Secretary of the Navy Carlos Del Toro visited the USS George Washington (pictured) Tuesday, in an effort to get a first-hand look at conditions on the under-repair aircraft carrier amid multiple suicides among crew members. File Phot by Keizo Mori/UPI | License Photo
May 18 (UPI) -- The Secretary of the Navy visited the USS George Washington in an effort to get a first-hand look at conditions aboard the Nimitz class aircraft carrier after a number of suicides among the crew, the Navy announced.
Secretary Carlos Del Toro was joined by Chief of Naval Operations Adm. Mike Gilday while visiting the ship Tuesday, which has been docked at the Newport News Shipyard in Virginia since 2017, for a four-year Refueling and Complex Overhaul. Those repairs have been delayed because of the pandemic and aren't expected to be finished until December.
Del Toro and Gilday made the trip "to hear from the crew firsthand about the challenges they are facing while the ship is in RCOH. We gathered unvarnished feedback & a number of recommendations to improve their quality of life," the Office of the Secretary of the Navy said on Twitter.
The 30-year-old ship has seen a number of recent suicides among its approximately 2,700 crew members. In late April, two sailors were found dead, and officials later confirmed the cause of death as suicide. Both were found at separate sites on shore.
At the time, three sailors on the ship told Military.com that its commander, Capt. Brent Gaut, announced that the deaths were the eighth and ninth suicides involving sailors from the ship in the previous nine months.

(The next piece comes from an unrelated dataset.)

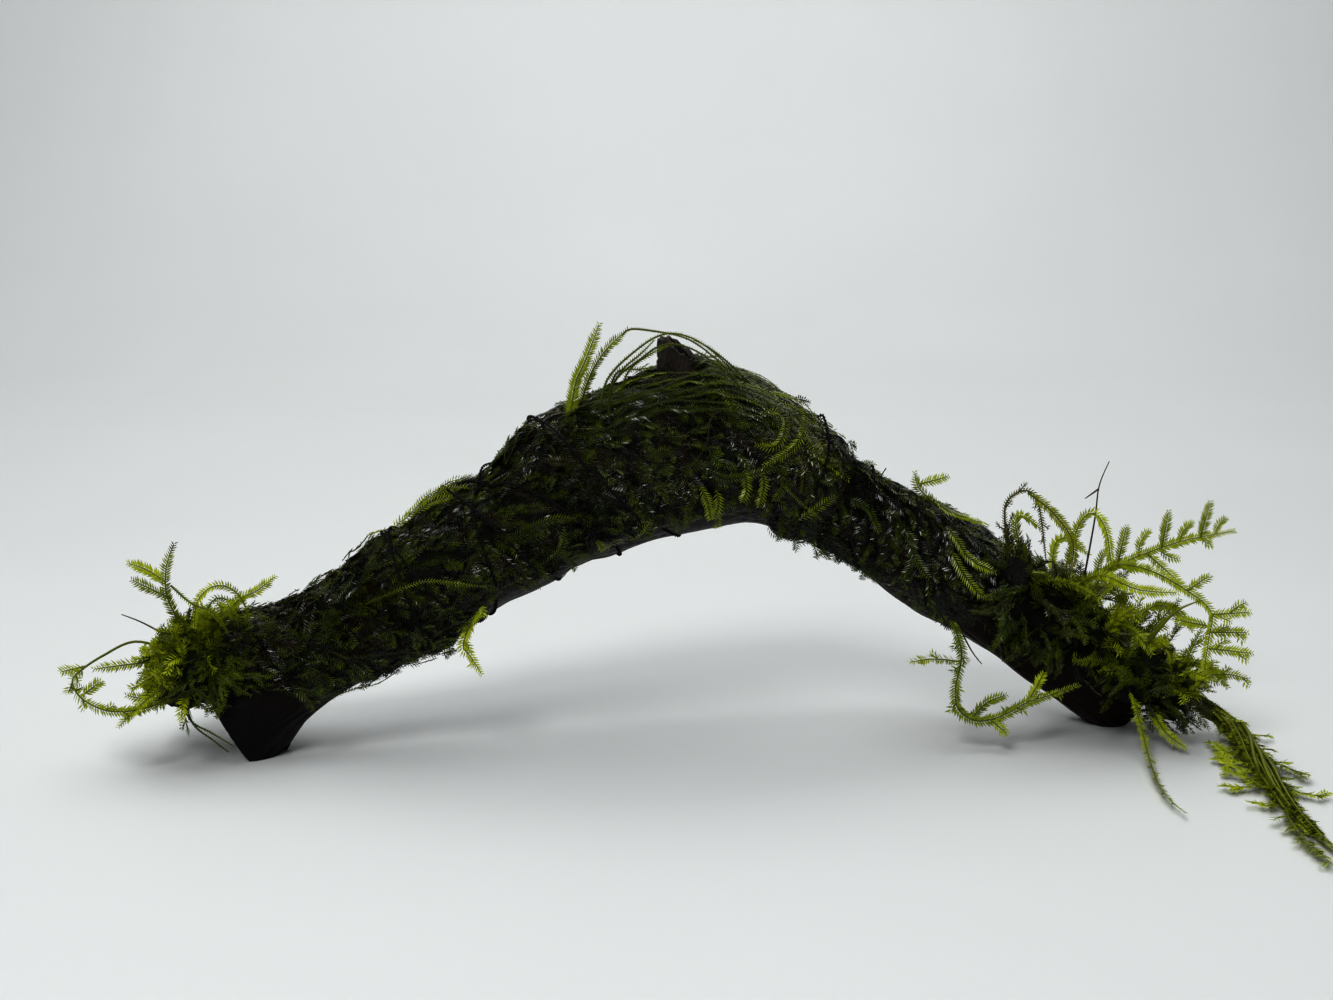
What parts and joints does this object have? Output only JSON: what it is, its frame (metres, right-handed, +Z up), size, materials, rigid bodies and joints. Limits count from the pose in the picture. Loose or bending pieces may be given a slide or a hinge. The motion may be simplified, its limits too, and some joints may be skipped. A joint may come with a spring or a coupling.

"Our goal today is very simple, we want to hear firsthand from everyone on board the challenges they are facing," Del Toro said in a statement.
"I've had several conversations with both the Secretary of Defense and the Deputy Secretary and we all know this is hard and want to make it better. We want the crew's feedback and recommendations so we can continue to take immediate actions to improve their quality of life and the availability of mental health care services."

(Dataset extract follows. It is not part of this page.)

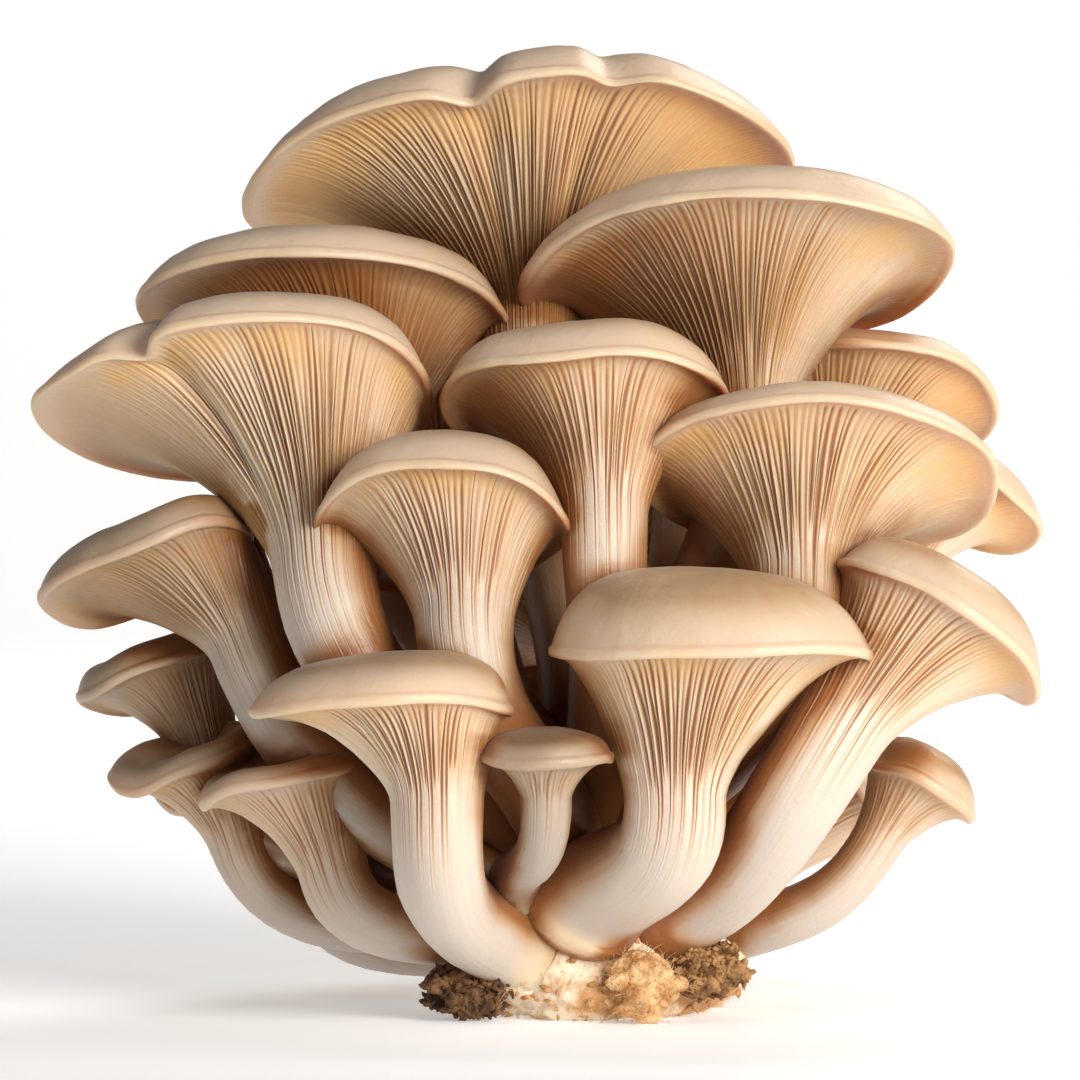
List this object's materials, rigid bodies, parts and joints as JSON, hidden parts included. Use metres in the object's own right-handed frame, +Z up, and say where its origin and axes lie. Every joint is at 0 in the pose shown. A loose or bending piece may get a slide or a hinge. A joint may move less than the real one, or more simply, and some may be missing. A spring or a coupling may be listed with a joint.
{
  "type": "oyster mushroom cluster",
  "caption": "Picked cluster of oyster mushrooms: gilled, fan-shaped caps on curved stems that grow from one shared foot with a flat cut underneath.",
  "frame": {"origin": "centre of the flat cut under the foot", "axes": "+X to the right in the picture, +Y to the back, away from the camera, +Z up"},
  "size_m": [0.1734, 0.1355, 0.1638],
  "materials": {
    "flesh": "matt, slightly silky mushroom flesh, tan on top and cream below",
    "foot": "matt, fibrous mushroom flesh",
    "substrate": "rough, crumbly straw and sawdust"
  },
  "bodies": {
    "root": {"crumb_front": "substrate", "crumb_left": "substrate", "crumb_right": "substrate", "foot": "foot", "mushroom_back_high": "flesh", "mushroom_back_left": "flesh", "mushroom_back_low": "flesh", "mushroom_back_low_left": "flesh", "mushroom_back_low_right": "flesh", "mushroom_back_lowest": "flesh", "mushroom_back_middle": "flesh", "mushroom_back_right": "flesh", "mushroom_centre": "flesh", "mushroom_centre_left": "flesh", "mushroom_far_right": "flesh", "mushroom_front_left": "flesh", "mushroom_front_right": "flesh", "mushroom_front_small": "flesh", "mushroom_left_low": "flesh", "mushroom_left_lowest": "flesh", "mushroom_left_mid": "flesh", "mushroom_left_wide": "flesh", "mushroom_low_edge": "flesh", "mushroom_low_left": "flesh", "mushroom_low_right": "flesh", "mushroom_right_behind": "flesh", "mushroom_right_lowest": "flesh", "mushroom_right_wide": "flesh", "mushroom_small_right": "flesh", "mushroom_top": "flesh", "mushroom_upper_left": "flesh", "mushroom_upper_right": "flesh"}
  },
  "joints": []
}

The Navy said the "circumstances surrounding these (deaths) incidents vary and some incidents remain under investigation."

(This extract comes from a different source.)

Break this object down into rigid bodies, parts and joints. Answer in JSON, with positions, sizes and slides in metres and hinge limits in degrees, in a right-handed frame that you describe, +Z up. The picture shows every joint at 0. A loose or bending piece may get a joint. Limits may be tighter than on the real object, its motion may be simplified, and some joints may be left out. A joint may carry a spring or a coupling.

Del Toro and Gilday stopped short of offering specific solutions.
"There is no treatment or prevention if we can't openly speak about our struggles and stresses," Gilday said in a statement.
"When someone needs help, we must get them help without judgment or hesitancy."
Since April the Navy has implemented several short-term initiatives with the goal of improving mental health among the crew, including moving hundreds of sailors to off-ship accommodations. Since Thursday, "off-ship berthing accommodations were made for all sailors who lived onboard, with nearly 300 moving off the ship," the Navy said in a statement.
For months, crew members have described intolerable working conditions aboard the floating fortress. Sailors trained for ship operations, have often found themselves reduced to performing menial tasks and unrelated labor as the 1,092-foot carrier sits at the pier.
The Navy has also deployed a rapid deployable Special Psychiatric Rapid Intervention Team to provide mental health assistance, and added a licensed clinical social worker to serve as a deployed resiliency counselor.
The ship now has an organic Applied Suicide Intervention Skills Team, made up sailors, equipped to act as first responders to any at-risk crew member.